*GIVEN TASK*
Quote verbatim the span of lines that begins the listing below and closes with the line containing "grips with a".

********

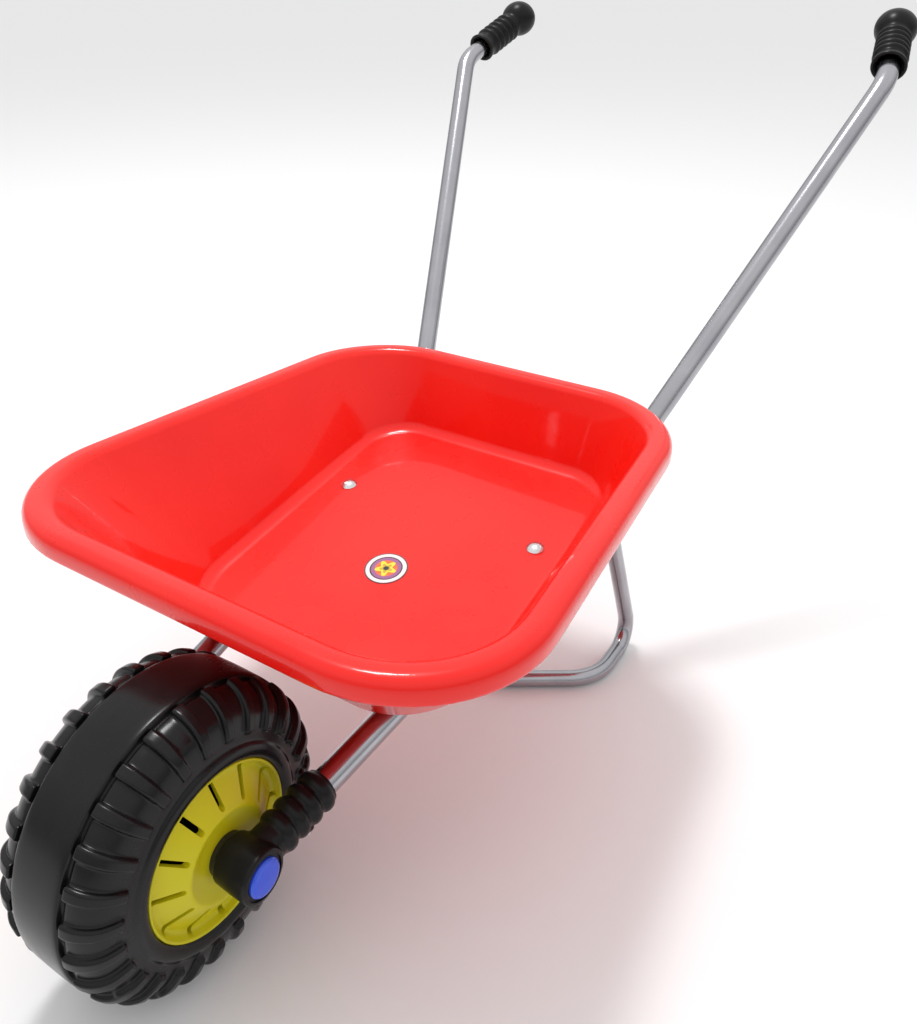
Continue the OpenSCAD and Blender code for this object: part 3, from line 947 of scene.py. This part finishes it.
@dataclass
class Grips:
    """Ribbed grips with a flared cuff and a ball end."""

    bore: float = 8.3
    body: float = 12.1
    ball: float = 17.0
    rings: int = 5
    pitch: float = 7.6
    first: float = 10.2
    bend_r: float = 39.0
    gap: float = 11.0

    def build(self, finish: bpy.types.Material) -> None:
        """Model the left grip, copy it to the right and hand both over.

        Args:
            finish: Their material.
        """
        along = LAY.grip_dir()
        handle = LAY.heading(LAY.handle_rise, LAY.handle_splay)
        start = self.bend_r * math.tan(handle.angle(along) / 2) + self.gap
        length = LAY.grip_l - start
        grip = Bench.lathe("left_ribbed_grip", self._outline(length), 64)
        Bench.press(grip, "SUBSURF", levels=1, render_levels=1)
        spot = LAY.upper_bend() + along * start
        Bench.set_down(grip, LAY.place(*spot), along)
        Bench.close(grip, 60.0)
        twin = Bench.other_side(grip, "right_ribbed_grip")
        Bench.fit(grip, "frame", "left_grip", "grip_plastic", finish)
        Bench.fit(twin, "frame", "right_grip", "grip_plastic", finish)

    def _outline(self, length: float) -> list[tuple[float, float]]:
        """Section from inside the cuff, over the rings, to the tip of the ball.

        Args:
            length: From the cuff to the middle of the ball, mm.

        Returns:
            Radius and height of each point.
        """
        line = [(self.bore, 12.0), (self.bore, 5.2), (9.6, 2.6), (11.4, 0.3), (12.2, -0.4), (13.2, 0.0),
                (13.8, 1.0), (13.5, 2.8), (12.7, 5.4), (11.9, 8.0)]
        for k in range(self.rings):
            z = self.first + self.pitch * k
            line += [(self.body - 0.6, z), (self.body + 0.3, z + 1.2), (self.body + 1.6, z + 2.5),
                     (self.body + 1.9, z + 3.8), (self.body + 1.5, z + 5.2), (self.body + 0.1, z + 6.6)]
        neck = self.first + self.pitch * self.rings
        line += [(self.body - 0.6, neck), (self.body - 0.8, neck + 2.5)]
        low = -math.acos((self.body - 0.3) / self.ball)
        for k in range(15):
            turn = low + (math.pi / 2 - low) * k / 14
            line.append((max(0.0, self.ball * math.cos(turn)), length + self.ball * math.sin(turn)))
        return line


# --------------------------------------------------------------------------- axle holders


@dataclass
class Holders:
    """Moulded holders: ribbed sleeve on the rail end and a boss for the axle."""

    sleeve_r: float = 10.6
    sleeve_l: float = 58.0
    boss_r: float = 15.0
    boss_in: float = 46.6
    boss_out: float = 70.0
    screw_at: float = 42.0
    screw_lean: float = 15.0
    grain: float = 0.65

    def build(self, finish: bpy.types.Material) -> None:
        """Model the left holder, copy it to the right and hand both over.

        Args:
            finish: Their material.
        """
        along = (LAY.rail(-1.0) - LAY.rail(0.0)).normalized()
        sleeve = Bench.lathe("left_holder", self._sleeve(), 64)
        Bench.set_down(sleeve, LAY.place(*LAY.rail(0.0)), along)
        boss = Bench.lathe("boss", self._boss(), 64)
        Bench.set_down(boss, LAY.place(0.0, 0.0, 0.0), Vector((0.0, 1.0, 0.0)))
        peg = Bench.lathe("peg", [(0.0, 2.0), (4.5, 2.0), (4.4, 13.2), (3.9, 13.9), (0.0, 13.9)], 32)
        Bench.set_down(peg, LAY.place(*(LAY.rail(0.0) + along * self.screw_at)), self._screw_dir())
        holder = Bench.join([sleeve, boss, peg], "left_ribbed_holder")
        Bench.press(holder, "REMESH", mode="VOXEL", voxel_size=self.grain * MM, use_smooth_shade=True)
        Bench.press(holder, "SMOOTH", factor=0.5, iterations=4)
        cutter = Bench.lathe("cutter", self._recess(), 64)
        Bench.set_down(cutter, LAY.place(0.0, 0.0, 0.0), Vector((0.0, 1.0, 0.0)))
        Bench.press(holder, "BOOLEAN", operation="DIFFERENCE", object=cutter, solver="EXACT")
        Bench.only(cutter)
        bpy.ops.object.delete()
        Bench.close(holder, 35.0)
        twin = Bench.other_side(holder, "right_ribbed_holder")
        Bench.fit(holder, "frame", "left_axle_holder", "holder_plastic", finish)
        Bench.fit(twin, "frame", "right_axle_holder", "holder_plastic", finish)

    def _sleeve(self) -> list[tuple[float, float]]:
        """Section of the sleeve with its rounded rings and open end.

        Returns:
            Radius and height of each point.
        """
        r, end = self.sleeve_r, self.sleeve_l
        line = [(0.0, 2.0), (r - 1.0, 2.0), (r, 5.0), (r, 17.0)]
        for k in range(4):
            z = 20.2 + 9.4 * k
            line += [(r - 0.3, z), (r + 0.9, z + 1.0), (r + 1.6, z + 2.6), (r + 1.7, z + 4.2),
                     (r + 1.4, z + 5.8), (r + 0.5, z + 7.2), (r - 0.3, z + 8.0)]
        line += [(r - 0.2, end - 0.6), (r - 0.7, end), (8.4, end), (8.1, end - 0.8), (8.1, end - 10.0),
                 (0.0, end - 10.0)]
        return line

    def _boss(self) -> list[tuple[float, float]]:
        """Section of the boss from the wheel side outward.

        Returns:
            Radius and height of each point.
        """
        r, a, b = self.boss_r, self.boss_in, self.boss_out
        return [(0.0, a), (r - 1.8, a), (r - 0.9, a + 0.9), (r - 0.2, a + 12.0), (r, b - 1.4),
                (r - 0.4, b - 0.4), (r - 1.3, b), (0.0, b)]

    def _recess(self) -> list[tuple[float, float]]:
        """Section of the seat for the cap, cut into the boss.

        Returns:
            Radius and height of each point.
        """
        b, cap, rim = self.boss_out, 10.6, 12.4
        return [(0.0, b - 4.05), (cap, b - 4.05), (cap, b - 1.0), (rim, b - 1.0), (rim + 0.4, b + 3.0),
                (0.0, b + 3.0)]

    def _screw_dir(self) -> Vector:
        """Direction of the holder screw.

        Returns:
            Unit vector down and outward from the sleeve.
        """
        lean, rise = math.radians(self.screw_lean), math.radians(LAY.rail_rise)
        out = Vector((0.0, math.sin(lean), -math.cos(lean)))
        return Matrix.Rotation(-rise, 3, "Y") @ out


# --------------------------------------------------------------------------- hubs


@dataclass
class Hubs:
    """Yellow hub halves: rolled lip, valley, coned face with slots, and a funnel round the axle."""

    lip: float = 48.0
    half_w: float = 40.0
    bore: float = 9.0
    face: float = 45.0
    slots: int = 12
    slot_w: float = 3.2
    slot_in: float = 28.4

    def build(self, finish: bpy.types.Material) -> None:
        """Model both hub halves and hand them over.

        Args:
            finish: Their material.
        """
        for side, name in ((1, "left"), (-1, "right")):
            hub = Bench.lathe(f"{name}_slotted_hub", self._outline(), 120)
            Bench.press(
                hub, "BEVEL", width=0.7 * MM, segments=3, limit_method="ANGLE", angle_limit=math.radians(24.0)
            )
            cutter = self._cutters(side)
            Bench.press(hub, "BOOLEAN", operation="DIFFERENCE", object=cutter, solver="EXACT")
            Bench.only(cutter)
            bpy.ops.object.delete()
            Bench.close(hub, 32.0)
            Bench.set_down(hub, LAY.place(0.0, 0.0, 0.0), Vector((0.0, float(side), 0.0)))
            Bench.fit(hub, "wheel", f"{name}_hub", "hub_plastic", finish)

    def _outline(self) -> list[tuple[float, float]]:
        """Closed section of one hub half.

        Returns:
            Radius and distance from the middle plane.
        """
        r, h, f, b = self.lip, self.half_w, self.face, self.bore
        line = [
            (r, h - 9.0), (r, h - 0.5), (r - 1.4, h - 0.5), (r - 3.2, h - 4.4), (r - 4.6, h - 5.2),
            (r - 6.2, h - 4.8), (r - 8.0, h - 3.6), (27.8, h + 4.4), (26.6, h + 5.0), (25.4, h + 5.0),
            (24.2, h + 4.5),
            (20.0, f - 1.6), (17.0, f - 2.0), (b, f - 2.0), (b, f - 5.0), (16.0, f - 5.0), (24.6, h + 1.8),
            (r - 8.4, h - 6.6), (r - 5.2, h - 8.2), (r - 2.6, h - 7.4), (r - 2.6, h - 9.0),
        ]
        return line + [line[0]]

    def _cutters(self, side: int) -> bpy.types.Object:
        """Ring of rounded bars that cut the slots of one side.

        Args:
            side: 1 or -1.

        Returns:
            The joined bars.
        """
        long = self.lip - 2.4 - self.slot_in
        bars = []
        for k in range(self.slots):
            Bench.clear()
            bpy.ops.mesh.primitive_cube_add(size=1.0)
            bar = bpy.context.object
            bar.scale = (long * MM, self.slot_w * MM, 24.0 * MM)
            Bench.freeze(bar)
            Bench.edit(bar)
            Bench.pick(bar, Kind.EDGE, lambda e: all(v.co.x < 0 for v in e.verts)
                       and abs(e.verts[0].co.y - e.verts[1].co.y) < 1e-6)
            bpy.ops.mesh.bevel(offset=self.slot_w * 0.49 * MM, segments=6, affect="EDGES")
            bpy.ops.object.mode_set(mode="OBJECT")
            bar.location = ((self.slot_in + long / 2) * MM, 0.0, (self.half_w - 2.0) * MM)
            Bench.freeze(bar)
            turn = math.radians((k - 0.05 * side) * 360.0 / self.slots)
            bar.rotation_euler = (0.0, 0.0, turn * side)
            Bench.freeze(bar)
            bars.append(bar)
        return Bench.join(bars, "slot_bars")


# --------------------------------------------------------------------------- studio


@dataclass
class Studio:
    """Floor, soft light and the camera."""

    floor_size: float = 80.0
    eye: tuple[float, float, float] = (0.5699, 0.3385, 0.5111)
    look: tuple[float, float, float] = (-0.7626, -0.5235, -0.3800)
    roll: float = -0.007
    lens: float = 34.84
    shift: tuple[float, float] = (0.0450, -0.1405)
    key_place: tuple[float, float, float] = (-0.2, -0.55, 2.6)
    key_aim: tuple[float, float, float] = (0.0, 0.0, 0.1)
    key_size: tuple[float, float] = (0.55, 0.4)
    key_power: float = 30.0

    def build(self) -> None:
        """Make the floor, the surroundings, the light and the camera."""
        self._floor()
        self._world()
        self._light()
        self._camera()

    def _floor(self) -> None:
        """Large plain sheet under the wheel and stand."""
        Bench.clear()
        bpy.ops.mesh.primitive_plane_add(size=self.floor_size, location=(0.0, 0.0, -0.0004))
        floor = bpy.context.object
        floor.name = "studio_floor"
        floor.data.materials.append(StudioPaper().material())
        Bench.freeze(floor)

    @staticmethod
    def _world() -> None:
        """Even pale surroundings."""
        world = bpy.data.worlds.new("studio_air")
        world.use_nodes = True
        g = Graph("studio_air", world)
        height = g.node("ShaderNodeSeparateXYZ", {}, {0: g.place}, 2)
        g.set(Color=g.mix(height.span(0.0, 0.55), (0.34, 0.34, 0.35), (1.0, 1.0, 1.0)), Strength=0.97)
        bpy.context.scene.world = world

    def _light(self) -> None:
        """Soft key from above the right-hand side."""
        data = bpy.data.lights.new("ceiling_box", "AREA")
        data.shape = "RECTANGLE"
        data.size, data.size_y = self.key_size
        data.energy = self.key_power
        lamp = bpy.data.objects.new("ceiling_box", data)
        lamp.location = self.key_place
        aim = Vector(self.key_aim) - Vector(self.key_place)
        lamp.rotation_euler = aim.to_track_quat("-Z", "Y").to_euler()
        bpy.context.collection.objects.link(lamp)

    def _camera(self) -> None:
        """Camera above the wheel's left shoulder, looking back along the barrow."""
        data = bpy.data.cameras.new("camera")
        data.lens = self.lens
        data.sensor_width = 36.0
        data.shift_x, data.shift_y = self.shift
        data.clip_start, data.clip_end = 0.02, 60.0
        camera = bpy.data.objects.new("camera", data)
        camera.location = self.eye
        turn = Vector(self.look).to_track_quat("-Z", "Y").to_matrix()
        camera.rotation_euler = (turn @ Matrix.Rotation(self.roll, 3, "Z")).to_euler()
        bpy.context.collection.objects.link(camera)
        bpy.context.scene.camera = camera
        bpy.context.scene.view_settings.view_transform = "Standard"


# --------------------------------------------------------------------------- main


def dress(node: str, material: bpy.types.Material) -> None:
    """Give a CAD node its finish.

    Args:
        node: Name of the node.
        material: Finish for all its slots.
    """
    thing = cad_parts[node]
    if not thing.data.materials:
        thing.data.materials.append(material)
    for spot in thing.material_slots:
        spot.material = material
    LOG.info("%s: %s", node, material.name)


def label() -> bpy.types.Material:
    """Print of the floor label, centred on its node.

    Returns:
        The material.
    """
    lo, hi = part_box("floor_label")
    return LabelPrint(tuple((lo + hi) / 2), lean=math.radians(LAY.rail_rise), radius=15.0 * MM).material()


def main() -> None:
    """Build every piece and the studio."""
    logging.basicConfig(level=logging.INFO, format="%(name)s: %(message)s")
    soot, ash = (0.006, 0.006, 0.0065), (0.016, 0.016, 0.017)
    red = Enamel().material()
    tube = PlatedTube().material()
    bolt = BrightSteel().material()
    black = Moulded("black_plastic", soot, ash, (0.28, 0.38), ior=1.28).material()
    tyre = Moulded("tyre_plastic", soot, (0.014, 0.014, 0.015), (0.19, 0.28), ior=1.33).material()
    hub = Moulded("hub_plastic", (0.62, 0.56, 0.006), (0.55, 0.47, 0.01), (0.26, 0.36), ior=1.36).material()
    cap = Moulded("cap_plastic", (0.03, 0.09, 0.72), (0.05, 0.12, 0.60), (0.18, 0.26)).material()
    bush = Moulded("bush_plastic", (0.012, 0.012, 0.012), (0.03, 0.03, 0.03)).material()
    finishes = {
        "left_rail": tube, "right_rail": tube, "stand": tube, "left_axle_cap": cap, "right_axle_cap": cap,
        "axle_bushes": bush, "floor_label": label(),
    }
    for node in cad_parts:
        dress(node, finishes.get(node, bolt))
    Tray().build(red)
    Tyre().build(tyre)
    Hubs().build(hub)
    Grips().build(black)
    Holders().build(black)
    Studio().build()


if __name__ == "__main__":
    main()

********

*FULL SOLUTION*
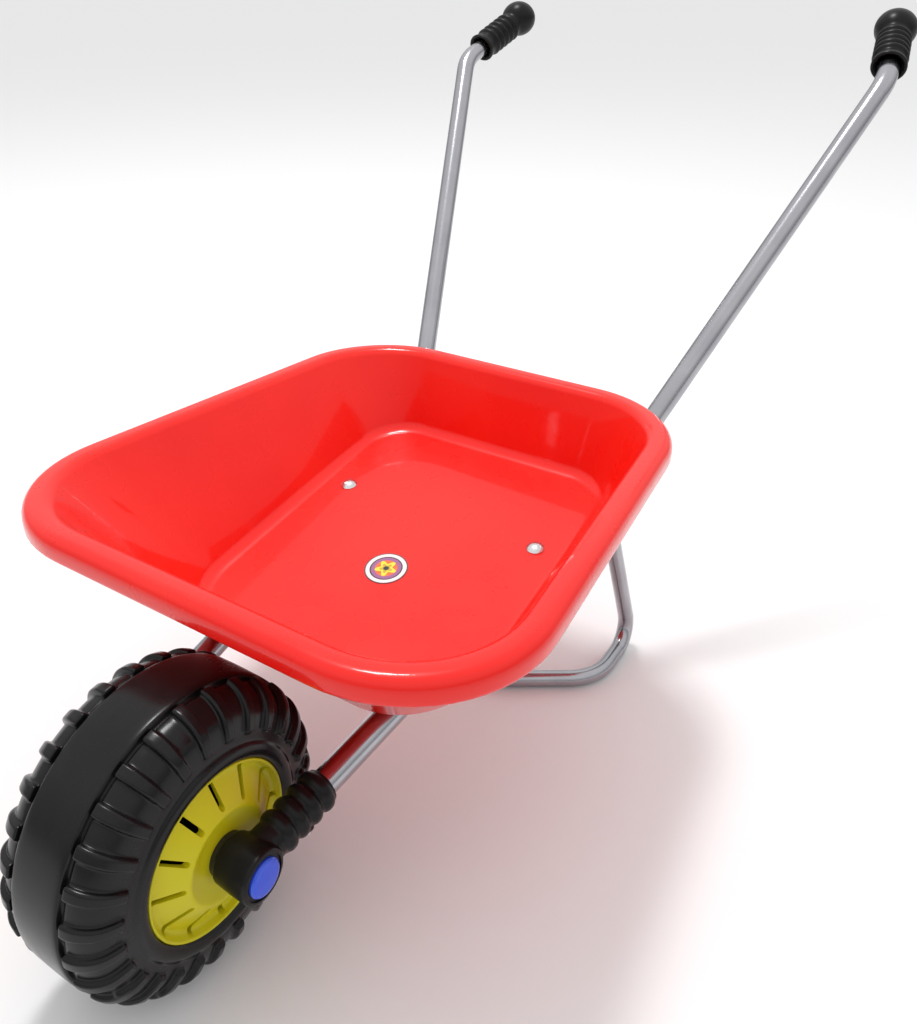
Continue the OpenSCAD and Blender code for this object: part 3, from line 947 of scene.py. This part finishes it.
@dataclass
class Grips:
    """Ribbed grips with a flared cuff and a ball end."""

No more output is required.